To do
Lines holding the string "scene" are the ones to copy from this listing.

* Begin Records for the task *

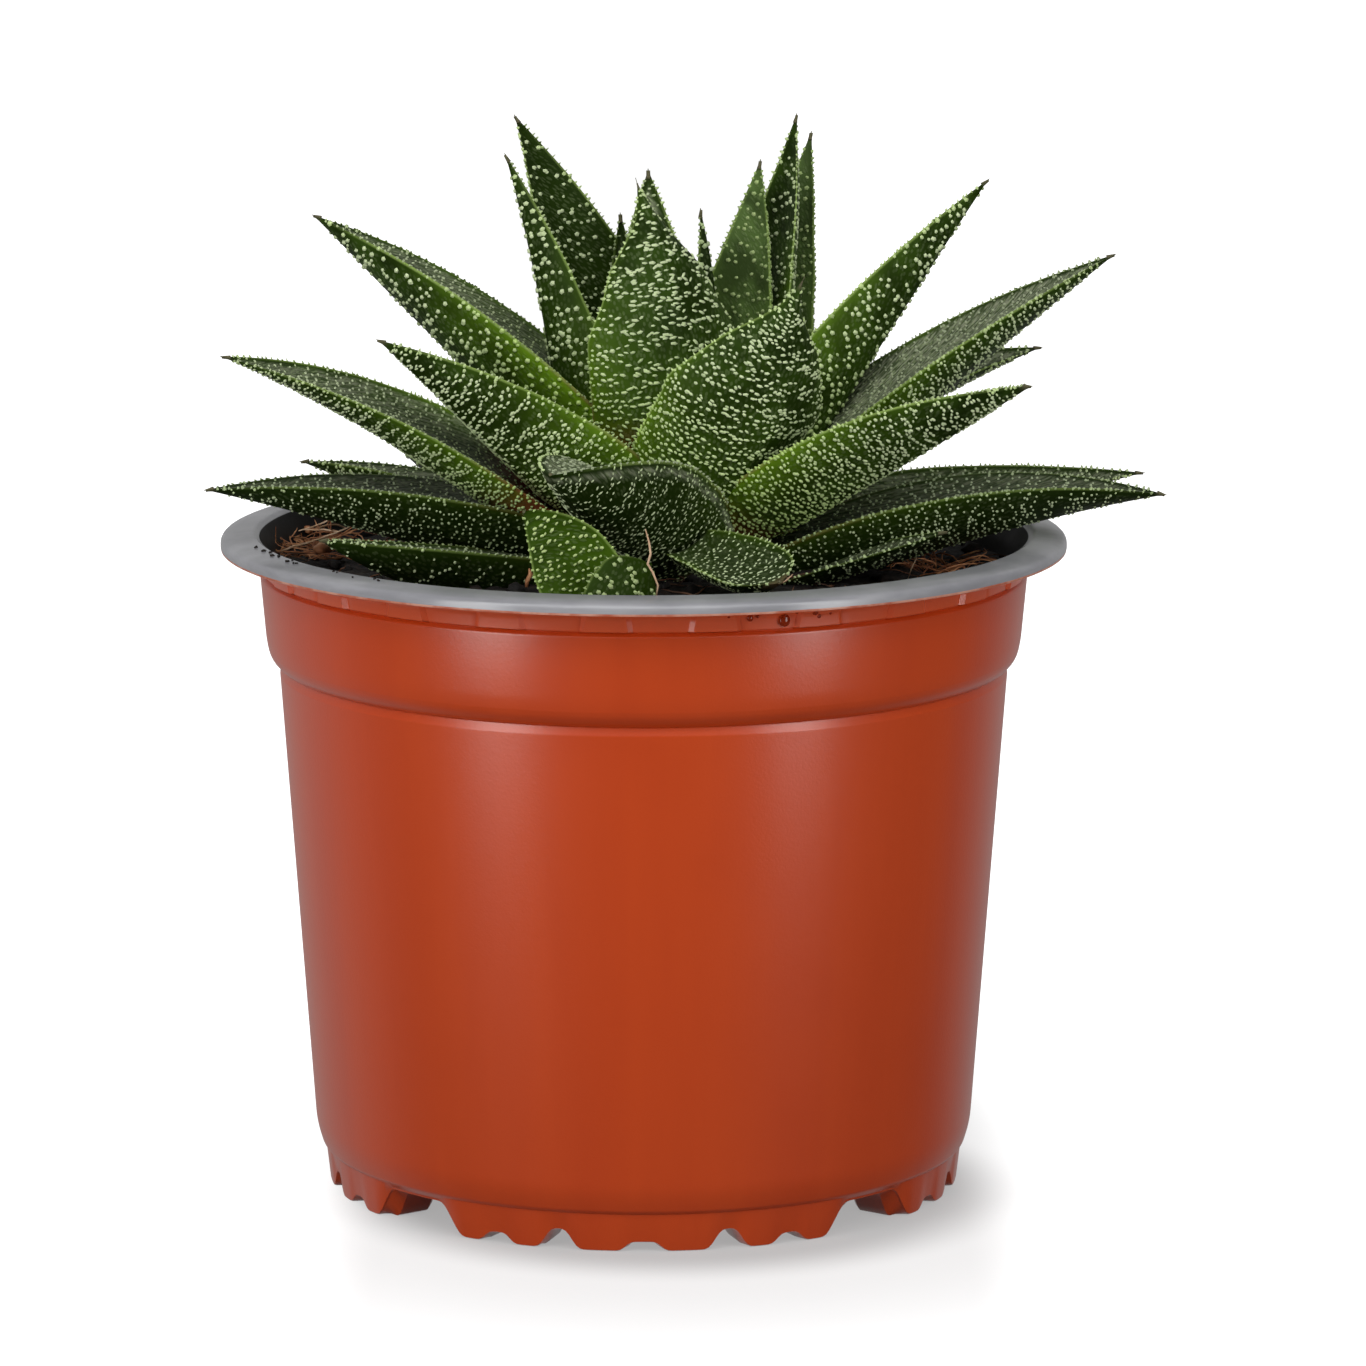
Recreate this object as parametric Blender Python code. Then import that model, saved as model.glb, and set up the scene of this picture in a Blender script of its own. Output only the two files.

* End Records for the task *
* Begin Records for the task *

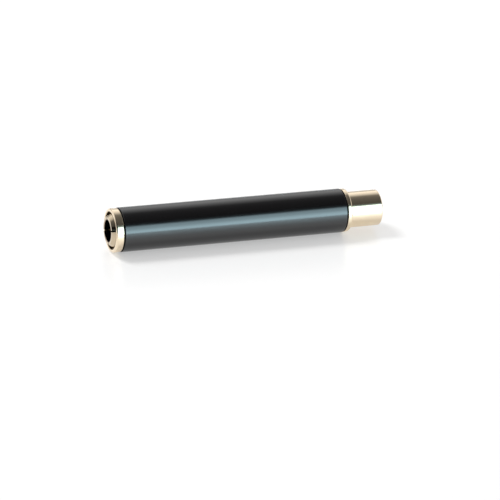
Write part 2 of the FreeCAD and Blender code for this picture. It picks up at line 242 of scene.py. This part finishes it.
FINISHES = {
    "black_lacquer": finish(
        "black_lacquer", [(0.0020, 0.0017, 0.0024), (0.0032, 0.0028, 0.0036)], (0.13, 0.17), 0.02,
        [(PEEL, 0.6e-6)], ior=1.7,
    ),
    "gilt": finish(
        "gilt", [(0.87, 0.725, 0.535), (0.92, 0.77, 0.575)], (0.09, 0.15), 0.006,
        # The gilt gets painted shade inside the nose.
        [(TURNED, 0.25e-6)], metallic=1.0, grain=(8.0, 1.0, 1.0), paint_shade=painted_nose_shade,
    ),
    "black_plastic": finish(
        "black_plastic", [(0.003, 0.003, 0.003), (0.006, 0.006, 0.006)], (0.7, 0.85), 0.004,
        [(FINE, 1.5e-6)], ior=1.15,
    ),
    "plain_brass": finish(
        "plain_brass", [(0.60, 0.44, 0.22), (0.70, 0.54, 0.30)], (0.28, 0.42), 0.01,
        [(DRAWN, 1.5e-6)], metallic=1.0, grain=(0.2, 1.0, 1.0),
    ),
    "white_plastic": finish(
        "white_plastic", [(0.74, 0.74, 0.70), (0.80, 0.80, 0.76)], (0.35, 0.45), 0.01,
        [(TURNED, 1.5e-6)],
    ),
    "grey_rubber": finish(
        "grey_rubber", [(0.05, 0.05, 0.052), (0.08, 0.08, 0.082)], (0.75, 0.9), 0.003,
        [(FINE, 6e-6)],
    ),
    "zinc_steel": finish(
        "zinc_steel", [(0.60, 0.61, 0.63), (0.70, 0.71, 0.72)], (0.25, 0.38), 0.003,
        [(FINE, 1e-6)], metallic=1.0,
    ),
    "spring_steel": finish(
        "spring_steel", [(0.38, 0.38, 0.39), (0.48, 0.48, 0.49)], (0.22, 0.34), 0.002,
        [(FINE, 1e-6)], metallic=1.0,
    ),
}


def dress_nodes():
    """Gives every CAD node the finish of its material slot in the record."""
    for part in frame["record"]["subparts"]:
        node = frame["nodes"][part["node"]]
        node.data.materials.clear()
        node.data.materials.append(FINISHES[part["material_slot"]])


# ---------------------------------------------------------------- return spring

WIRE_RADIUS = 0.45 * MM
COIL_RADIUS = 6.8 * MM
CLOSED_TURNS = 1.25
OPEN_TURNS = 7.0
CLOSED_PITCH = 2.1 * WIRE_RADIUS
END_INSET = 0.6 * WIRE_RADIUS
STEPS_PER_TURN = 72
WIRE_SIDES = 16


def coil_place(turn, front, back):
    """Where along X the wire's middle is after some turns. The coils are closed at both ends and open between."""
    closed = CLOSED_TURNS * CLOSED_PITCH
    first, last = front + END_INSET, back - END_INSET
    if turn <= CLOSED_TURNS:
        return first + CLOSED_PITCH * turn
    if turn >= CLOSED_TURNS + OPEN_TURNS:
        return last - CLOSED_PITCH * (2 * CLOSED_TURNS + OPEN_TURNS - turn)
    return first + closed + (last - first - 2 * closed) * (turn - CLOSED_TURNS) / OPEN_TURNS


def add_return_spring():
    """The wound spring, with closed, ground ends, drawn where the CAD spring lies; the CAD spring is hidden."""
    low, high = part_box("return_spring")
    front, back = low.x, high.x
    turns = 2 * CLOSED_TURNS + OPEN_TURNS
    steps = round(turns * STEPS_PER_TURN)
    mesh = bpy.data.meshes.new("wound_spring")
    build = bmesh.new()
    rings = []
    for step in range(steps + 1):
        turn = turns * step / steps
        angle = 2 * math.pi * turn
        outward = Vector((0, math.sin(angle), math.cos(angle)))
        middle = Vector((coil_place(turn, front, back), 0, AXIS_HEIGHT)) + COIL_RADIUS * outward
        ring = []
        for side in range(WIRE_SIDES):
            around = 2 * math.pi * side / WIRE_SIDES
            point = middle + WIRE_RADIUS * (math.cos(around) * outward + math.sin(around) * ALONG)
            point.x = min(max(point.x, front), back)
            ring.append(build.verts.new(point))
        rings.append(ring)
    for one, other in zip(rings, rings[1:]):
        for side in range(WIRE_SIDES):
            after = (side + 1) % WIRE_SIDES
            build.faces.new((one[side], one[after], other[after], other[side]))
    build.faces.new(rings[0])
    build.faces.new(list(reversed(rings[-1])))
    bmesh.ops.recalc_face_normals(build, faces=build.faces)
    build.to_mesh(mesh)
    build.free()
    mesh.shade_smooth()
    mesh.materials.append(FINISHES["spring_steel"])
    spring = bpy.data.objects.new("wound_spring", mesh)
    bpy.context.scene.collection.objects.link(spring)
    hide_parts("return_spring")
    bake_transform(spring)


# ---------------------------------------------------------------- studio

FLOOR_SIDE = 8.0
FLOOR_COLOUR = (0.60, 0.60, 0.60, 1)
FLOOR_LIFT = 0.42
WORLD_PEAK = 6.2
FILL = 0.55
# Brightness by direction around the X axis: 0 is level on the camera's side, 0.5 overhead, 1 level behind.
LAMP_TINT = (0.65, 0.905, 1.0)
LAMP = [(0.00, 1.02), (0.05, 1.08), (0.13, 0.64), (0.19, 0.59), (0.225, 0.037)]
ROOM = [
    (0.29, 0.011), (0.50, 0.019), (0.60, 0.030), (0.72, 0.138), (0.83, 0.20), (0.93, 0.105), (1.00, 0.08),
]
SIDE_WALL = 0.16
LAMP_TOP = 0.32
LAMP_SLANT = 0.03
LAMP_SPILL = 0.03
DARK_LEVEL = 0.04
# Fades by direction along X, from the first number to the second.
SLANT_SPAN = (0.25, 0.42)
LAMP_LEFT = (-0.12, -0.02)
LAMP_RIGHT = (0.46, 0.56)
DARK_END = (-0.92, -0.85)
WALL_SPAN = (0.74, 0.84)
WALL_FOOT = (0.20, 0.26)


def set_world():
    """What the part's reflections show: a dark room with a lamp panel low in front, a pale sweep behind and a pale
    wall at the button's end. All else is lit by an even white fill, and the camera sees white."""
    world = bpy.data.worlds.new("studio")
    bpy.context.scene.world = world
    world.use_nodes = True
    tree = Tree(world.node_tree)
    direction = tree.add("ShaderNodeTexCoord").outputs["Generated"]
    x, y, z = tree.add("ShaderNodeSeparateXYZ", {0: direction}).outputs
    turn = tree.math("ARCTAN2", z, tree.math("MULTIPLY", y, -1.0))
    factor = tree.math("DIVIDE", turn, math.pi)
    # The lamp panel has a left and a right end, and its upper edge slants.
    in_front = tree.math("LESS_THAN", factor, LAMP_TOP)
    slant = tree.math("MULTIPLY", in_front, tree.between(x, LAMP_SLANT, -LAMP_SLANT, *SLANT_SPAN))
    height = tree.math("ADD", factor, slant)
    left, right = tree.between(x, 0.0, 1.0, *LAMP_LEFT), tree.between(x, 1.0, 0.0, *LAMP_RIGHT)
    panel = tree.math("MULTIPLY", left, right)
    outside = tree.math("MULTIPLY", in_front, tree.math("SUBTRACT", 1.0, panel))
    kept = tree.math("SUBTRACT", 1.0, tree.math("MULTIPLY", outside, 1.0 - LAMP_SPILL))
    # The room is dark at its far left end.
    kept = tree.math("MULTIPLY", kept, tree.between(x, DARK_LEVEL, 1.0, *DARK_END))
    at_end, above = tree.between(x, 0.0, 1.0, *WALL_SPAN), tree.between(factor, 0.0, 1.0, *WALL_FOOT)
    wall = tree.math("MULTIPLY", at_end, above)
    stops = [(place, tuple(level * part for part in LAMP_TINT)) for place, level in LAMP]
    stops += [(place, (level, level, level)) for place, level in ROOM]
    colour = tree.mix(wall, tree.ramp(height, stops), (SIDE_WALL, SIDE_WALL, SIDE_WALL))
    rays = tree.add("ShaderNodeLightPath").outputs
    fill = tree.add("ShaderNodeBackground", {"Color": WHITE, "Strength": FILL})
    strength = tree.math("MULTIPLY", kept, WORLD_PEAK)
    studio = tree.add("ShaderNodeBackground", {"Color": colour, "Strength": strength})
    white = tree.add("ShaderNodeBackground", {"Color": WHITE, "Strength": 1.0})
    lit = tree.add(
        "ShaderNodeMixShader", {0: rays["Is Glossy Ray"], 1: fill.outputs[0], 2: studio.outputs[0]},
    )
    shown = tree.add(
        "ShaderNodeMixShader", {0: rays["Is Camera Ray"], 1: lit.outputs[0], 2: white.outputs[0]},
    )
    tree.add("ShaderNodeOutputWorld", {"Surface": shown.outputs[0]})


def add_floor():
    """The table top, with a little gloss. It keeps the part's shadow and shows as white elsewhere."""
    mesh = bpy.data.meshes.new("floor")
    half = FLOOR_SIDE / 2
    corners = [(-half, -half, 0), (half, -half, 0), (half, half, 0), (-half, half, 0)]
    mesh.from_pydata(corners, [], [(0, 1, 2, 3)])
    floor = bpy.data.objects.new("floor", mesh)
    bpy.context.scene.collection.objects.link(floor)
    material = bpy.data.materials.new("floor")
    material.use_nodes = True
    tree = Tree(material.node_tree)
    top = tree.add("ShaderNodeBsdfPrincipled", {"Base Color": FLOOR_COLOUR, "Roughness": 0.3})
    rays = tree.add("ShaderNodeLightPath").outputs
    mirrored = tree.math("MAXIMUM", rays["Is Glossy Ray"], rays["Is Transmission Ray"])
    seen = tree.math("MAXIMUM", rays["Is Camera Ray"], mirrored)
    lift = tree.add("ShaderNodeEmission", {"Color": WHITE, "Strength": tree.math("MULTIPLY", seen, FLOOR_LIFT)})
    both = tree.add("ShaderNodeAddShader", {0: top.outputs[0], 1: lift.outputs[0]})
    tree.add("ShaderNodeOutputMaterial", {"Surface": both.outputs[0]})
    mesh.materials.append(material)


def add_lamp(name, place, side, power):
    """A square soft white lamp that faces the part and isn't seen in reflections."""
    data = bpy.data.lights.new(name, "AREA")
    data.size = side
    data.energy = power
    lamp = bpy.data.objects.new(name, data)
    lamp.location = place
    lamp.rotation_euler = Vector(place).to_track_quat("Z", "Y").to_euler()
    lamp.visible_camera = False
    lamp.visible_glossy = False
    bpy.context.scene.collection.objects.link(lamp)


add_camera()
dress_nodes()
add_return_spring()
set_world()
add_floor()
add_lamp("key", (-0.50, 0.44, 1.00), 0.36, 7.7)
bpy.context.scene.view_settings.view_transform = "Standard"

* End Records for the task *

Complete output
Recreate this object as parametric Blender Python code. Then import that model, saved as model.glb, and set up the scene of this picture in a Blender script of its own. Output only the two files.
Write part 2 of the FreeCAD and Blender code for this picture. It picks up at line 242 of scene.py. This part finishes it.
    bpy.context.scene.collection.objects.link(spring)
    bpy.context.scene.world = world
    bpy.context.scene.collection.objects.link(floor)
    bpy.context.scene.collection.objects.link(lamp)
bpy.context.scene.view_settings.view_transform = "Standard"